Stress affects all people differently. Each individual’s body reacts differently to stress, whether it comes in the form of a new assignment at work or a stressful conversation at home. Stress incorporates itself into your life and must be dealt with daily. If stress always led to acid reflux, most people would experience heartburn and reflux almost every day! But this is not the case.
In stressful situations, your body responds by producing hormones that regulate organ function. During times of stress, the colon, for example, responds by contracting and emptying itself. This can cause you to experience diarrhea in times of stress. Others may experience a flushed feeling or warmth in their face.
Some people do experience heartburn in times of stress. This can occur because stress hormones cause stomach relaxation, and food can linger in the stomach for increased periods of time. Stress hormones may increase stomach acid production. Both of these stress-related factors may result in flares of acid reflux during emotionally difficult times.
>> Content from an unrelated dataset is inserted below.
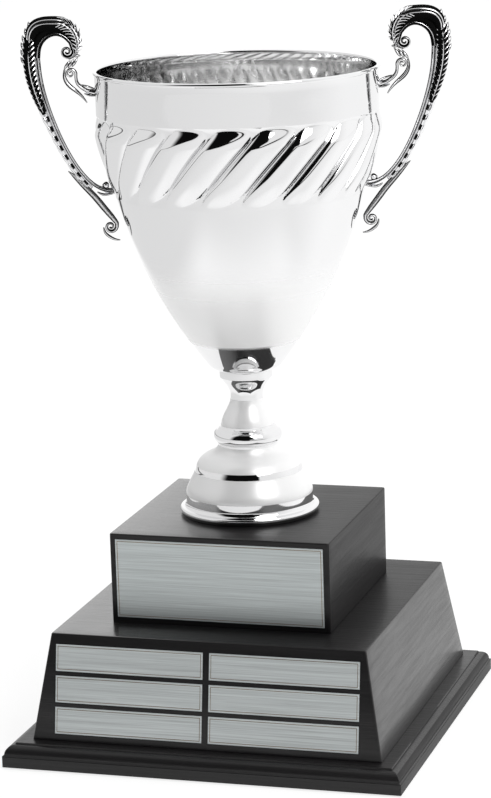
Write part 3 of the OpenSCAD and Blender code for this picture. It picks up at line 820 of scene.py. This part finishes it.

Stress can also lead to other symptoms that are similar to a flare of acid reflux. Stress hormones affect the heart, increasing its workload, and also may increase blood pressure. Some people can feel angina, a type of pain related to the heart, which is increased in times of stress. This can often be confused with acid reflux because of its location in the chest. As mentioned previously heart pain and reflux pain are very similar and are difficult at times to distinguish from each other.
Each person has a different threshold for stress, and different events are stressful to each individual. However, in times of severe stress, hormones can cause reflux or other symptoms of acid reflux.